• **WHAT IS BEING ASKED**:
Quote, with no changes, the lines that run from the top of the material to the line with "inner: the free", both included.

• **PROVIDED DATA**:
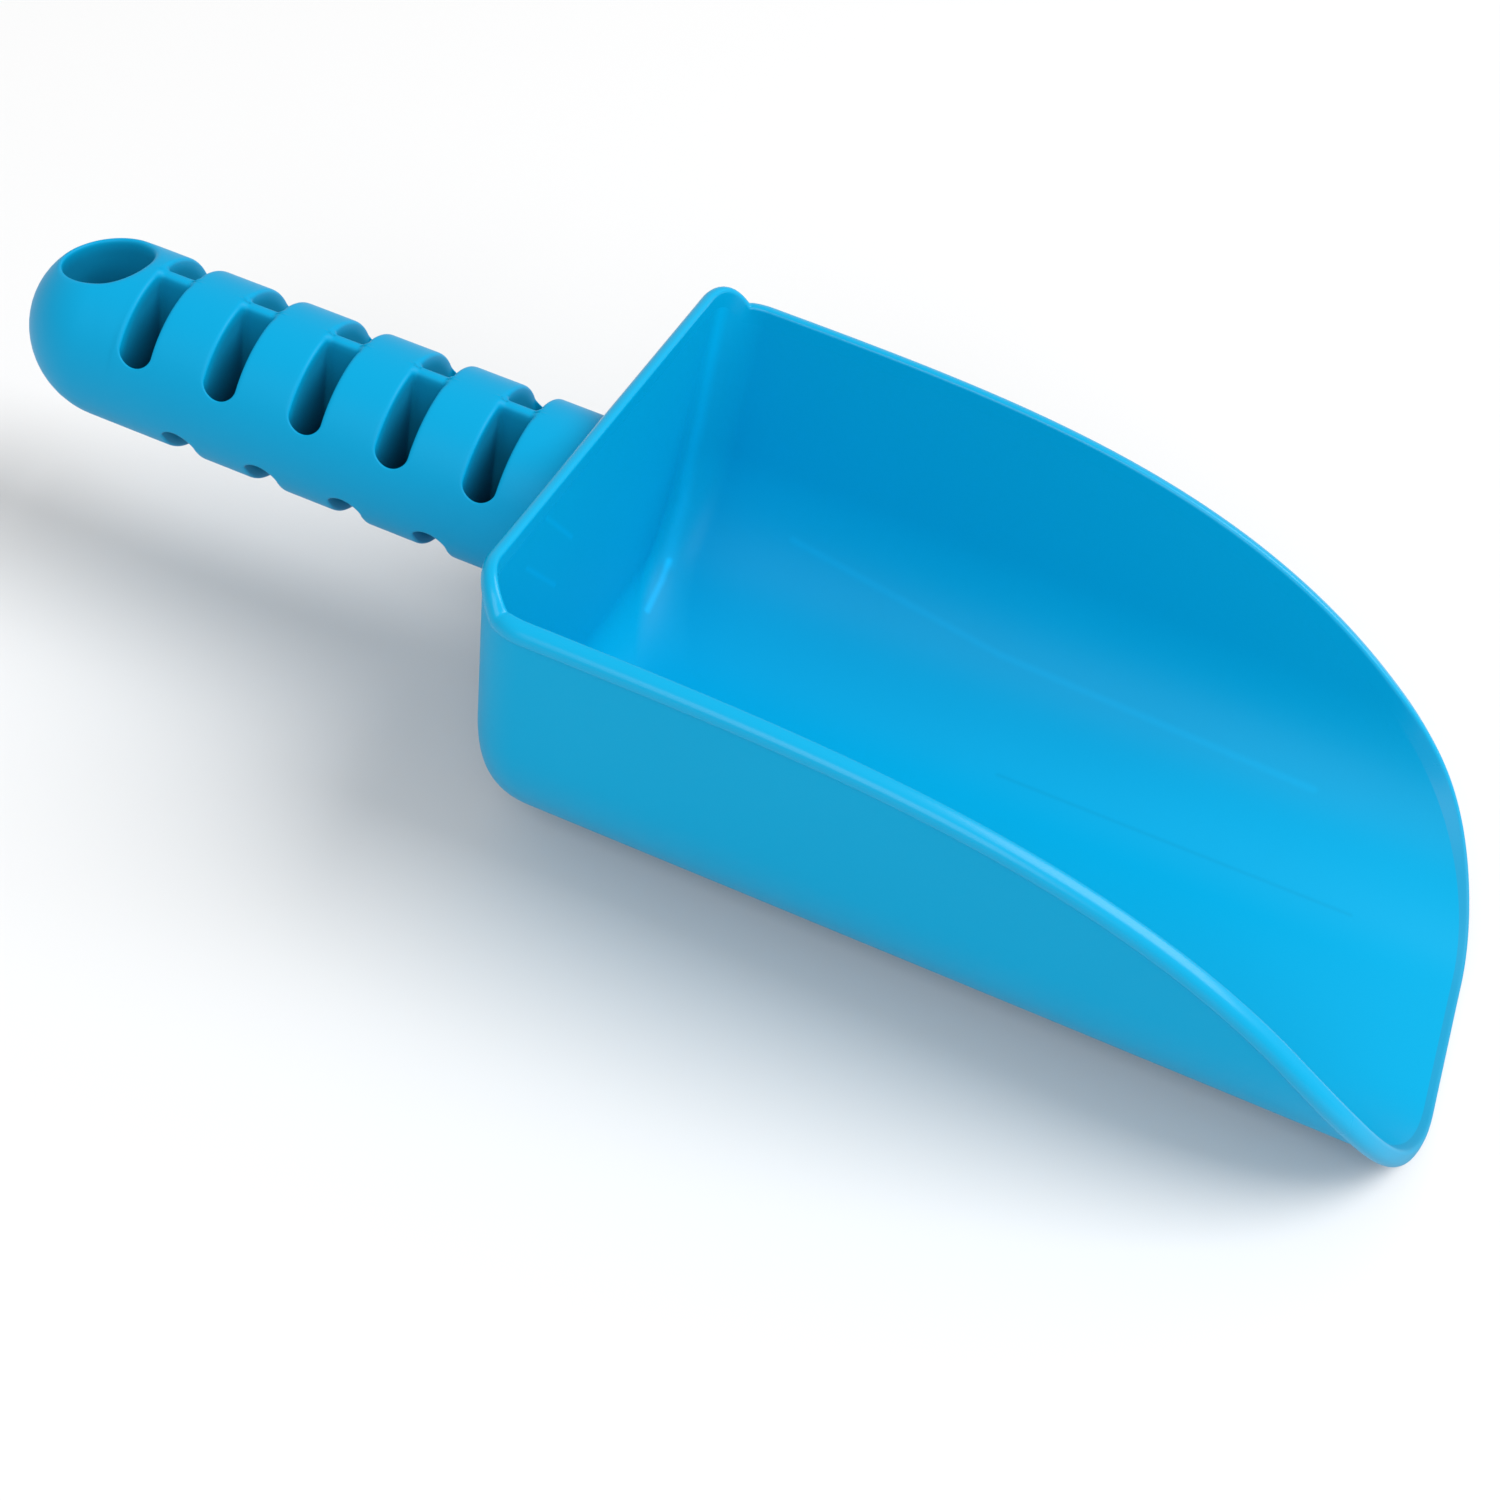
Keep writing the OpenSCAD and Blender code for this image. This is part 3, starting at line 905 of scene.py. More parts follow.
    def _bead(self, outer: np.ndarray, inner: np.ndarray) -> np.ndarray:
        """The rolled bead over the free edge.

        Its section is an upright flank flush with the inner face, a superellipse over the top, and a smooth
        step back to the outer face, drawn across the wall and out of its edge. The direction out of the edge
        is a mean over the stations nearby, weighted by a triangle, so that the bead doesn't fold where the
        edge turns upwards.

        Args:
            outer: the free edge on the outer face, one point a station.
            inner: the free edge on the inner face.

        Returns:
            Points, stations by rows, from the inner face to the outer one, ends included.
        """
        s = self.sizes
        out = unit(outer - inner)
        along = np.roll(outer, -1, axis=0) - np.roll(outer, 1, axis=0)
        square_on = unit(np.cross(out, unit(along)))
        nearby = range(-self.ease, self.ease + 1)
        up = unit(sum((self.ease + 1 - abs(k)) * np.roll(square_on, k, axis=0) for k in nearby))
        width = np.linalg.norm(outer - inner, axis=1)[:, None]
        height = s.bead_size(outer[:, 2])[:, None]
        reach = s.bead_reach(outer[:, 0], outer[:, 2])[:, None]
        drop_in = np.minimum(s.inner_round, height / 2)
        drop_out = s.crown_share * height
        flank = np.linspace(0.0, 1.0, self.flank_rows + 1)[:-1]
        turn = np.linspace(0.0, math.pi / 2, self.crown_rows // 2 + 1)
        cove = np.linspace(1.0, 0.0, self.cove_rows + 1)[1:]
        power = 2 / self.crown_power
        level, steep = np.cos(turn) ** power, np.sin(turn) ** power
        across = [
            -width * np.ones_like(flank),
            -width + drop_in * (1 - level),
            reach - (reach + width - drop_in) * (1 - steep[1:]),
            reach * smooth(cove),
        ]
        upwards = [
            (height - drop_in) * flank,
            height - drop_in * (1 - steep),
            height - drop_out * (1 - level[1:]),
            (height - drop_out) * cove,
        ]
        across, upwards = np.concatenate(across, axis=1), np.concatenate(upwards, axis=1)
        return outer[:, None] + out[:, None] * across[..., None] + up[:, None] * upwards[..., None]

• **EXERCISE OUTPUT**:
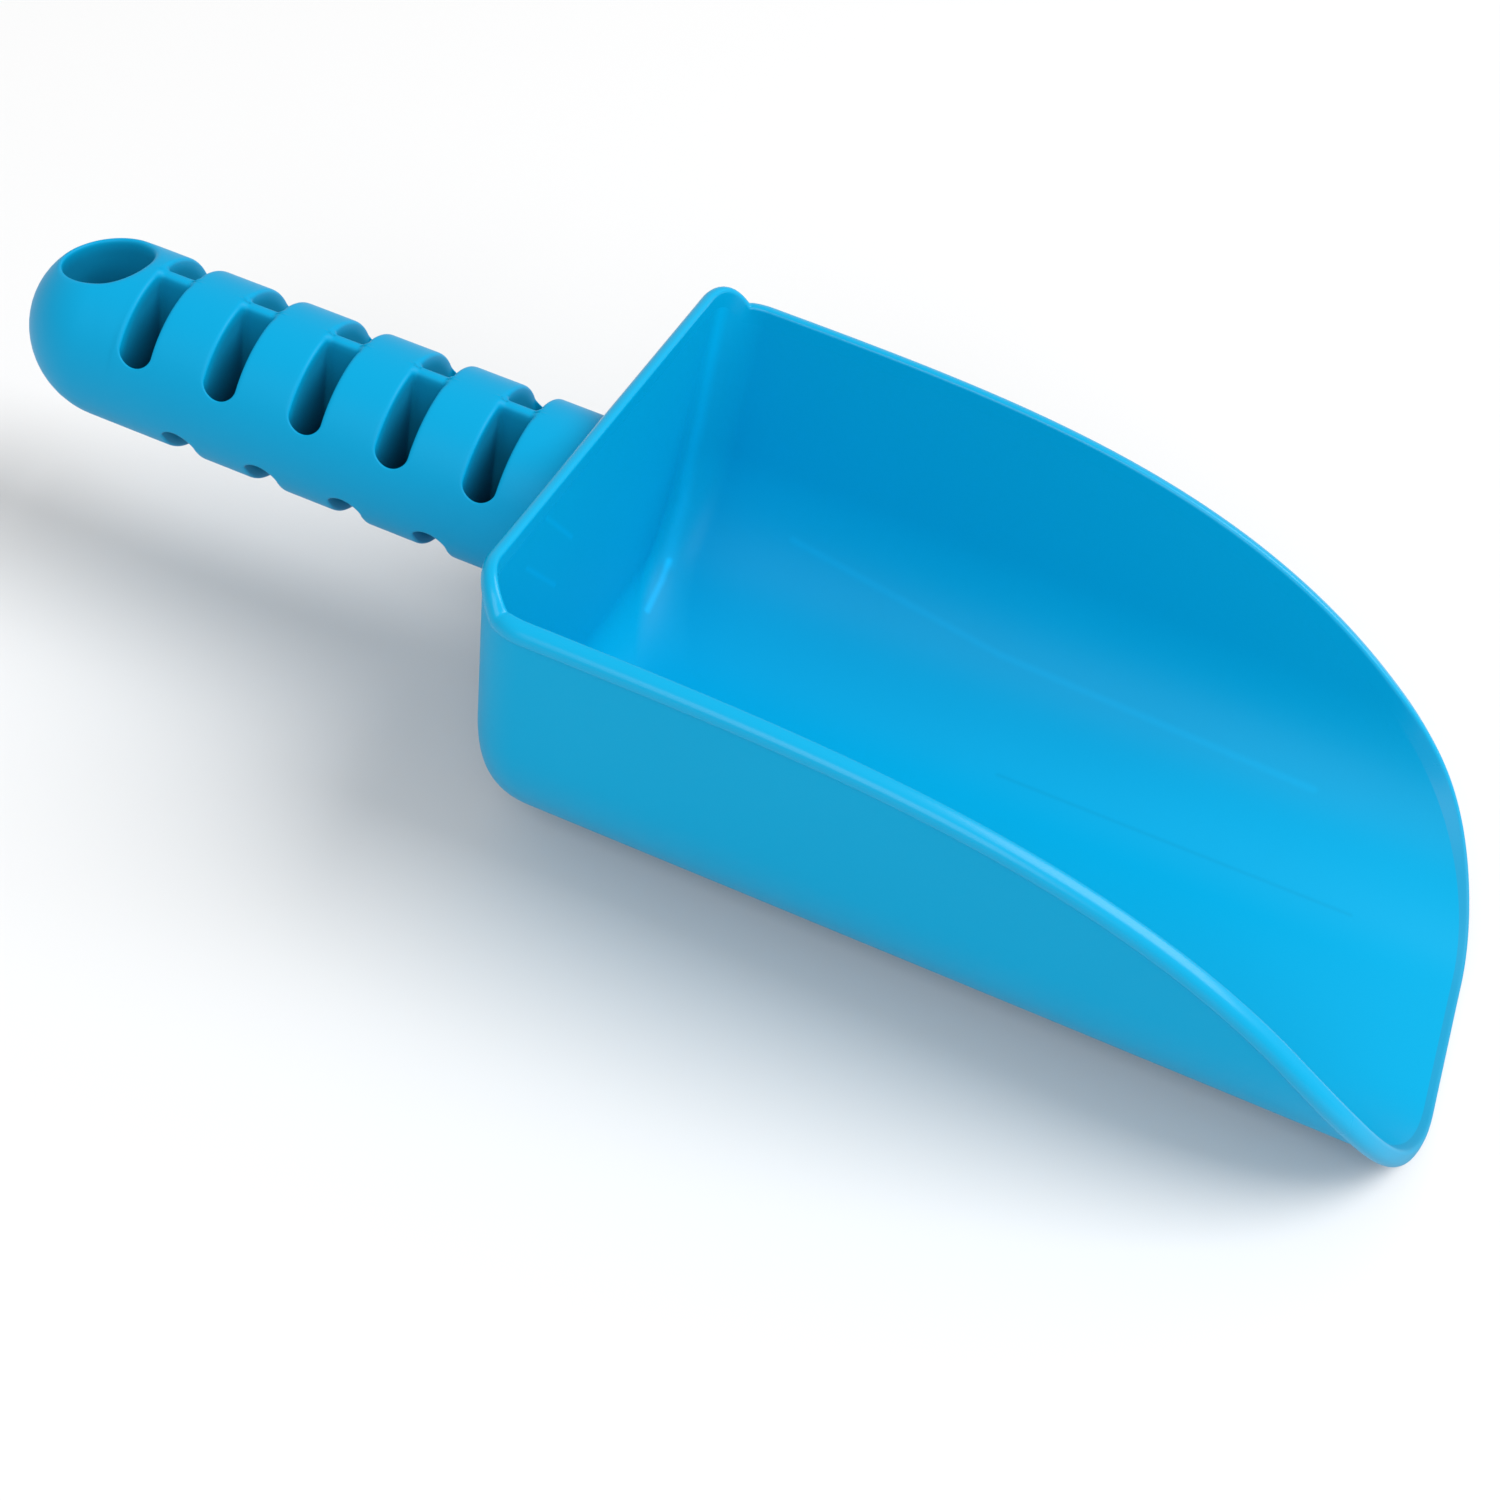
Keep writing the OpenSCAD and Blender code for this image. This is part 3, starting at line 905 of scene.py. More parts follow.
    def _bead(self, outer: np.ndarray, inner: np.ndarray) -> np.ndarray:
        """The rolled bead over the free edge.

        Its section is an upright flank flush with the inner face, a superellipse over the top, and a smooth
        step back to the outer face, drawn across the wall and out of its edge. The direction out of the edge
        is a mean over the stations nearby, weighted by a triangle, so that the bead doesn't fold where the
        edge turns upwards.

        Args:
            outer: the free edge on the outer face, one point a station.
            inner: the free edge on the inner face.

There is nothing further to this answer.